** START **
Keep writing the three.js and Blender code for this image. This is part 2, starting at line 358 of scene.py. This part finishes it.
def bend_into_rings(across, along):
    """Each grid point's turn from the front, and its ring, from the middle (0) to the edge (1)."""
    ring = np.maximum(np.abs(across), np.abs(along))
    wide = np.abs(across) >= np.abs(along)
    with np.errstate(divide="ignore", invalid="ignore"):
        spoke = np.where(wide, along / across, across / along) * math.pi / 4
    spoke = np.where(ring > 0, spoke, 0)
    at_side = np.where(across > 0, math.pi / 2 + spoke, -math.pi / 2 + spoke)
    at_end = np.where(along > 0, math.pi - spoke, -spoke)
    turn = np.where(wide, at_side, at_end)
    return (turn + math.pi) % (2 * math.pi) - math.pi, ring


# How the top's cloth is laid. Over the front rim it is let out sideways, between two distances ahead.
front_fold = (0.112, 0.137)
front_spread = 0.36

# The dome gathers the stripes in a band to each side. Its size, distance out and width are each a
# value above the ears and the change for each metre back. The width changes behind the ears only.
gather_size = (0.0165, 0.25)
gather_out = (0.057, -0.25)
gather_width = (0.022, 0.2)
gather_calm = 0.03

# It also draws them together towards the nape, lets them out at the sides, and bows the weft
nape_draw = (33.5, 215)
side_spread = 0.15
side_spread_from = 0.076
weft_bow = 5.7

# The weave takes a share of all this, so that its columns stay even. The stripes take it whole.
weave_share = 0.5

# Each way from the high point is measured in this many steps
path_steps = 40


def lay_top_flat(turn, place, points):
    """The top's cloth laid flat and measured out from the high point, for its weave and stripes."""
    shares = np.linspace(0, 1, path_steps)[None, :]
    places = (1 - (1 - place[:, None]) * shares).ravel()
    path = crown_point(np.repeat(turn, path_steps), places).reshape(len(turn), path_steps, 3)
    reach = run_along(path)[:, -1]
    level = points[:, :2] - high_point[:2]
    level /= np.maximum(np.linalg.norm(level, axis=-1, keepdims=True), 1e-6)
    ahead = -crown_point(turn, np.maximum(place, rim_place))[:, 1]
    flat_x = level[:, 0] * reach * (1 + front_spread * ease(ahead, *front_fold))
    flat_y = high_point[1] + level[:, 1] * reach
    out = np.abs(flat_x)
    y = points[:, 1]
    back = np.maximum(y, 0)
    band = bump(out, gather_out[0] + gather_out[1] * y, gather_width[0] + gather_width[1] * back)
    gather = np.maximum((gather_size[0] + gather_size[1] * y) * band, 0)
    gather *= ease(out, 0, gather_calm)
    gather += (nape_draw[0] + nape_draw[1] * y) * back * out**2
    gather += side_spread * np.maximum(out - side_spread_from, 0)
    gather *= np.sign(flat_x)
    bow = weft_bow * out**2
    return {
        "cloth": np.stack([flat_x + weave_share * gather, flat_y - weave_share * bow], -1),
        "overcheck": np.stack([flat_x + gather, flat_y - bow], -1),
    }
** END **
** START **
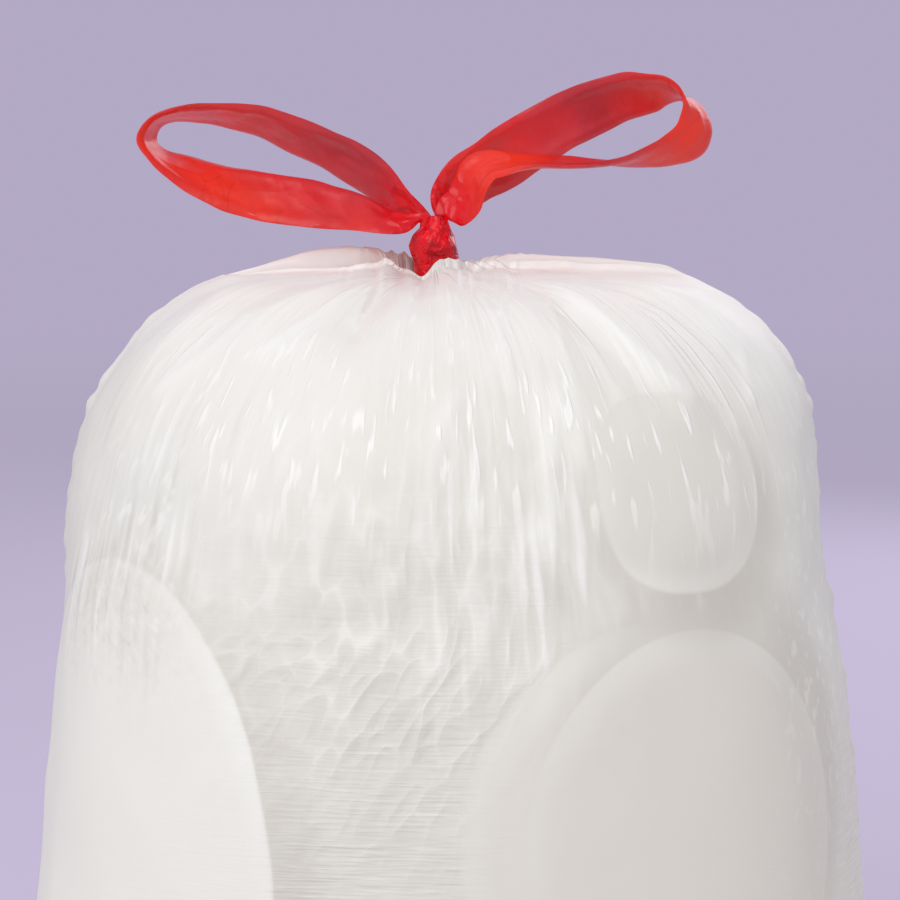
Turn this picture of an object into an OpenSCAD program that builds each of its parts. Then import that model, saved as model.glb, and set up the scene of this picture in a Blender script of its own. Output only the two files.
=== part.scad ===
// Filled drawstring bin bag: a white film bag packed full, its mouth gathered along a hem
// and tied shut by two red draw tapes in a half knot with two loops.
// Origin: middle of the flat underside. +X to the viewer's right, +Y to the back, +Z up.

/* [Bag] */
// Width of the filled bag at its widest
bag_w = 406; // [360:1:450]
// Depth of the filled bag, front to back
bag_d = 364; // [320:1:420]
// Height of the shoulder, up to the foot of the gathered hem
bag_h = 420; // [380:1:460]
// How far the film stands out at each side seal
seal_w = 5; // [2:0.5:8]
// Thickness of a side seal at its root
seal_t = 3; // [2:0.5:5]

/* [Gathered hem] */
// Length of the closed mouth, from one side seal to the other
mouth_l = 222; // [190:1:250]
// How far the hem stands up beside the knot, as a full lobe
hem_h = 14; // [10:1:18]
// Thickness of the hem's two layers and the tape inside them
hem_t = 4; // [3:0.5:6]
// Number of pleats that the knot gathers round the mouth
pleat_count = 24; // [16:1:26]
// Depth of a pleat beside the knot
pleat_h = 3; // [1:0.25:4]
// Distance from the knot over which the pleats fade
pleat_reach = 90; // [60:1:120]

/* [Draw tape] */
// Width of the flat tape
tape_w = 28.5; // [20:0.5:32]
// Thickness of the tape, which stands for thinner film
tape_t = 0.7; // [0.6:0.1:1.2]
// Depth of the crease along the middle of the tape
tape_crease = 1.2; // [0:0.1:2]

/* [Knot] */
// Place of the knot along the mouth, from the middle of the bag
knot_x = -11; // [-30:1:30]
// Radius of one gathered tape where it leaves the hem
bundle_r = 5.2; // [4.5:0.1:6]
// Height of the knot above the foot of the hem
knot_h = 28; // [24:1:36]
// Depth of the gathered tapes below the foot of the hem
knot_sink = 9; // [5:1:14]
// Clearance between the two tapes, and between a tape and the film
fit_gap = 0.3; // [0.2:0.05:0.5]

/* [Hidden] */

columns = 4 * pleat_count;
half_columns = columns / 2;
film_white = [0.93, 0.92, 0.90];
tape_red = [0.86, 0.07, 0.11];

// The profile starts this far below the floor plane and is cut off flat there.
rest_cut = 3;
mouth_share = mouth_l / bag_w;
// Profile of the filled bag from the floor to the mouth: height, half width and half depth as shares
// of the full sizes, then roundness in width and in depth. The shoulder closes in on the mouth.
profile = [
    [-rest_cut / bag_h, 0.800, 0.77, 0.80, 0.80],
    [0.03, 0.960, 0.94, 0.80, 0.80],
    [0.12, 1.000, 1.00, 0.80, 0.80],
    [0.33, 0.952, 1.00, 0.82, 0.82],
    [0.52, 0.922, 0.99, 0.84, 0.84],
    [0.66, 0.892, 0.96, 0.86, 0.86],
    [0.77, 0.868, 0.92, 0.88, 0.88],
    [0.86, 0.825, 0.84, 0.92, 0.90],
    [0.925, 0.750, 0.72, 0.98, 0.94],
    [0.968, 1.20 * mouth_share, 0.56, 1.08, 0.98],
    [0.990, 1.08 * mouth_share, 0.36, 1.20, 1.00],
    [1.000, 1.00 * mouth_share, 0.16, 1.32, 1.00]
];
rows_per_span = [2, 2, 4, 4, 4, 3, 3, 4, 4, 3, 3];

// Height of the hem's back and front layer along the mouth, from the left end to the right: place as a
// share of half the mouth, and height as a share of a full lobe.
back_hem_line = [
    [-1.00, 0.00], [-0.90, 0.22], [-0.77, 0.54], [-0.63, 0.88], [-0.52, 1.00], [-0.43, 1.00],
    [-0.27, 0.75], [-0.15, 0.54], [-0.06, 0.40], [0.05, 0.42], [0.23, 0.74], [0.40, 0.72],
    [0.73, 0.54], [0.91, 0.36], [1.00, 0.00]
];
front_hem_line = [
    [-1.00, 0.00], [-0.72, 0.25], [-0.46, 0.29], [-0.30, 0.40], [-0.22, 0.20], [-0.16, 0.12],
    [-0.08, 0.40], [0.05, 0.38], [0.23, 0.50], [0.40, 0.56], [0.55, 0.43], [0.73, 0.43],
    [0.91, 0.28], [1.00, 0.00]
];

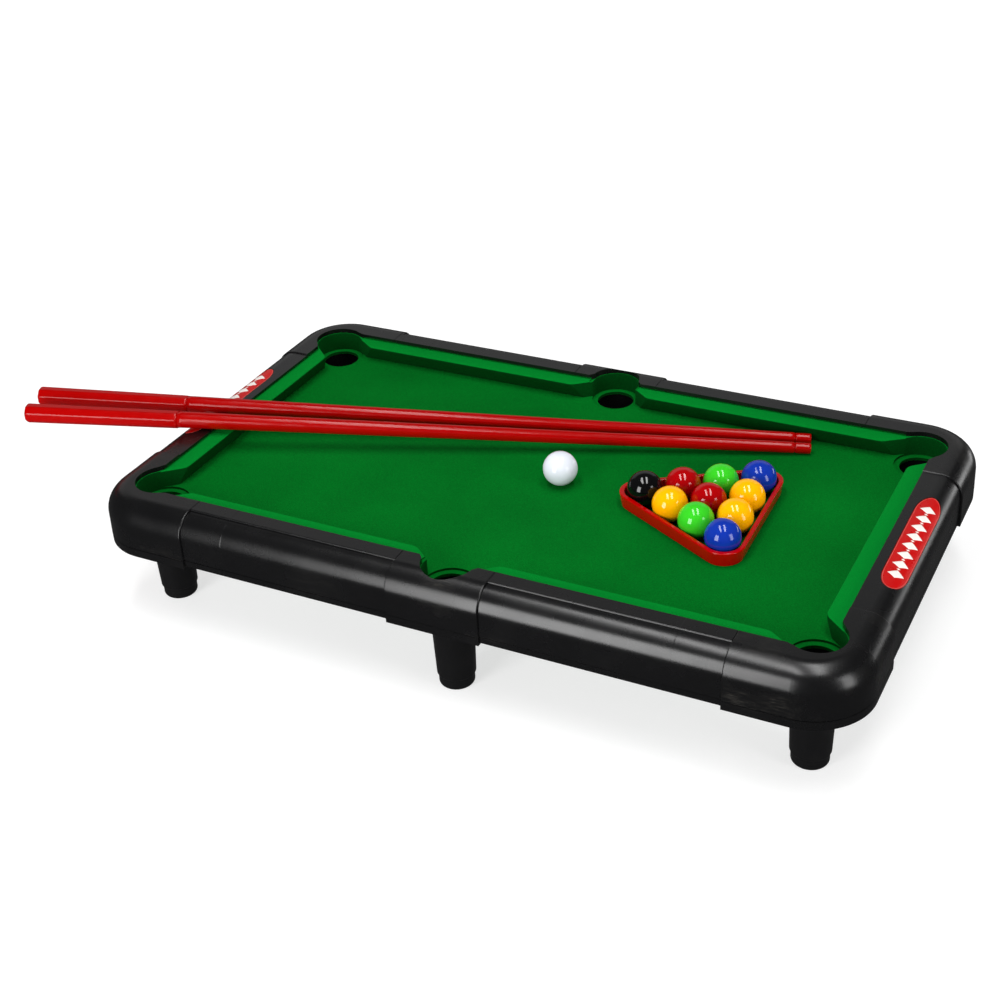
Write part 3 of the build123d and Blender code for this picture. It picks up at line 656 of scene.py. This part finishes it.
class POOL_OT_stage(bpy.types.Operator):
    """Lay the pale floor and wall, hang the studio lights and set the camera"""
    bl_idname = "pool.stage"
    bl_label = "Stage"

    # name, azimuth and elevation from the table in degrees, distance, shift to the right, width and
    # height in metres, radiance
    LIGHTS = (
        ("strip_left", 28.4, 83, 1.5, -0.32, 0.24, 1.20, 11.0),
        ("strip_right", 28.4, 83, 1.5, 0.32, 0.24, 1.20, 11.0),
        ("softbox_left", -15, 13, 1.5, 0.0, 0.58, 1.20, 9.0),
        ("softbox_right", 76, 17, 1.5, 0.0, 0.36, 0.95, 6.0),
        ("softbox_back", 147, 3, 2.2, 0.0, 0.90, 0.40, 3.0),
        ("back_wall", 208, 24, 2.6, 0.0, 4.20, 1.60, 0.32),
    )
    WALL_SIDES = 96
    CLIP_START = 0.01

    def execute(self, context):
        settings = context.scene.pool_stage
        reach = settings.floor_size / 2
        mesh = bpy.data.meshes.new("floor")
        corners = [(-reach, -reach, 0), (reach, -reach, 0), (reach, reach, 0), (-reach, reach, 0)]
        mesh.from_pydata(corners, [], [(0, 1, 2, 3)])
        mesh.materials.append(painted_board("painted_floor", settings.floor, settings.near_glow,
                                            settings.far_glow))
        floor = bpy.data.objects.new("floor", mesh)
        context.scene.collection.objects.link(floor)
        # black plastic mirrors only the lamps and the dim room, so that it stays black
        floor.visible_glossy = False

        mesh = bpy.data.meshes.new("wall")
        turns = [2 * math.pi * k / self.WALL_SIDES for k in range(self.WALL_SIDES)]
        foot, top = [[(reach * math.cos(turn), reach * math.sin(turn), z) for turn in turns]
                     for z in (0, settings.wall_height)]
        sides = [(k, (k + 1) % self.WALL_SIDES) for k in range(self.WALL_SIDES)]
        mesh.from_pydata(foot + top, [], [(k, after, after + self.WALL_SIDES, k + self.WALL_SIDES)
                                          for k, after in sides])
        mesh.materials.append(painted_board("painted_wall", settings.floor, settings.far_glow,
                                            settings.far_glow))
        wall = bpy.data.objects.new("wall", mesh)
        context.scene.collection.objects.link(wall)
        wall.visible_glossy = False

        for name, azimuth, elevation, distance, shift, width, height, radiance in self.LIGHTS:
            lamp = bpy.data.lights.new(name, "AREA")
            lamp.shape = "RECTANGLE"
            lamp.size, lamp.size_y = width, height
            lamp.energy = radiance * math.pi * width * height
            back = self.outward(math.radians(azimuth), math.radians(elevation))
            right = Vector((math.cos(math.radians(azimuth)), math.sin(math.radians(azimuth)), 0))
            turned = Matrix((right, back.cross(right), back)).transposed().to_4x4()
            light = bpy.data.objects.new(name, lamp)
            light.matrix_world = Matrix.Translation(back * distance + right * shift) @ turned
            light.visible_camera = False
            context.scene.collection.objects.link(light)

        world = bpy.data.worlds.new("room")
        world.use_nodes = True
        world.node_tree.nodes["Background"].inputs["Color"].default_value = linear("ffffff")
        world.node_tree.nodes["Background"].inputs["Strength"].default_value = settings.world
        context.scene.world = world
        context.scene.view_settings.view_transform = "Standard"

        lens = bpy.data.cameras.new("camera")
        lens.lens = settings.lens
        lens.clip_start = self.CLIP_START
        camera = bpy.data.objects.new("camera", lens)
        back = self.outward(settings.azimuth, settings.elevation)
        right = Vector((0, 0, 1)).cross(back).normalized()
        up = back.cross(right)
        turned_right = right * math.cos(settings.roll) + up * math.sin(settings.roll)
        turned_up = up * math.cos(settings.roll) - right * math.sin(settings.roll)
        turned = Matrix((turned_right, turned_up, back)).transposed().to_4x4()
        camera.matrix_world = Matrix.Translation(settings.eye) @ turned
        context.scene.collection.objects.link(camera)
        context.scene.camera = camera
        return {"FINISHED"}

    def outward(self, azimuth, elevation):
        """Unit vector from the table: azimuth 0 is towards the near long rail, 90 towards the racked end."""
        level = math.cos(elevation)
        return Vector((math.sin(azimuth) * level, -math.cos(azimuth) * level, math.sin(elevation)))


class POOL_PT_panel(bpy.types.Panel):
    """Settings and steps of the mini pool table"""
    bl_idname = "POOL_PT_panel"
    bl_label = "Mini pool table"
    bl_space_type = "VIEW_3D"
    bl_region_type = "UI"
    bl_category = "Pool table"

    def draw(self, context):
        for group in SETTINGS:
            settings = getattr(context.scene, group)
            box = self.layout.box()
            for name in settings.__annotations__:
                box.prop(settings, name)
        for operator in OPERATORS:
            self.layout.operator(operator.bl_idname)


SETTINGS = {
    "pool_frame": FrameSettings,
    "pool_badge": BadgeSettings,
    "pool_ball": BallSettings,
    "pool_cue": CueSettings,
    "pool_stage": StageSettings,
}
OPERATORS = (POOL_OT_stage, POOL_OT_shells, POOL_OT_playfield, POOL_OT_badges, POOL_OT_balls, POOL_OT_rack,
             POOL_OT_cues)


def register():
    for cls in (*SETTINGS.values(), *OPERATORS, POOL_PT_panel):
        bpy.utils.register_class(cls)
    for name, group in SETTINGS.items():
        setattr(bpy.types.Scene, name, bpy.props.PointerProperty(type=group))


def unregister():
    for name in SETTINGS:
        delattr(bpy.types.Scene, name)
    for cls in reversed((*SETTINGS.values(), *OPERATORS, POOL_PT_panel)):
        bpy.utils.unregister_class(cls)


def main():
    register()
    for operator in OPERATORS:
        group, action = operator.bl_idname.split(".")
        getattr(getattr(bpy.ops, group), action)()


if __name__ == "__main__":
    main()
** END **
= Exercise prompt =
Everything from the line that contains "Write part 3" through the line that contains "floor.visible_glossy = False" is to be transcribed exactly, and nothing outside that range.

= Answer to this problem =
Write part 3 of the build123d and Blender code for this picture. It picks up at line 656 of scene.py. This part finishes it.
class POOL_OT_stage(bpy.types.Operator):
    """Lay the pale floor and wall, hang the studio lights and set the camera"""
    bl_idname = "pool.stage"
    bl_label = "Stage"

    # name, azimuth and elevation from the table in degrees, distance, shift to the right, width and
    # height in metres, radiance
    LIGHTS = (
        ("strip_left", 28.4, 83, 1.5, -0.32, 0.24, 1.20, 11.0),
        ("strip_right", 28.4, 83, 1.5, 0.32, 0.24, 1.20, 11.0),
        ("softbox_left", -15, 13, 1.5, 0.0, 0.58, 1.20, 9.0),
        ("softbox_right", 76, 17, 1.5, 0.0, 0.36, 0.95, 6.0),
        ("softbox_back", 147, 3, 2.2, 0.0, 0.90, 0.40, 3.0),
        ("back_wall", 208, 24, 2.6, 0.0, 4.20, 1.60, 0.32),
    )
    WALL_SIDES = 96
    CLIP_START = 0.01

    def execute(self, context):
        settings = context.scene.pool_stage
        reach = settings.floor_size / 2
        mesh = bpy.data.meshes.new("floor")
        corners = [(-reach, -reach, 0), (reach, -reach, 0), (reach, reach, 0), (-reach, reach, 0)]
        mesh.from_pydata(corners, [], [(0, 1, 2, 3)])
        mesh.materials.append(painted_board("painted_floor", settings.floor, settings.near_glow,
                                            settings.far_glow))
        floor = bpy.data.objects.new("floor", mesh)
        context.scene.collection.objects.link(floor)
        # black plastic mirrors only the lamps and the dim room, so that it stays black
        floor.visible_glossy = False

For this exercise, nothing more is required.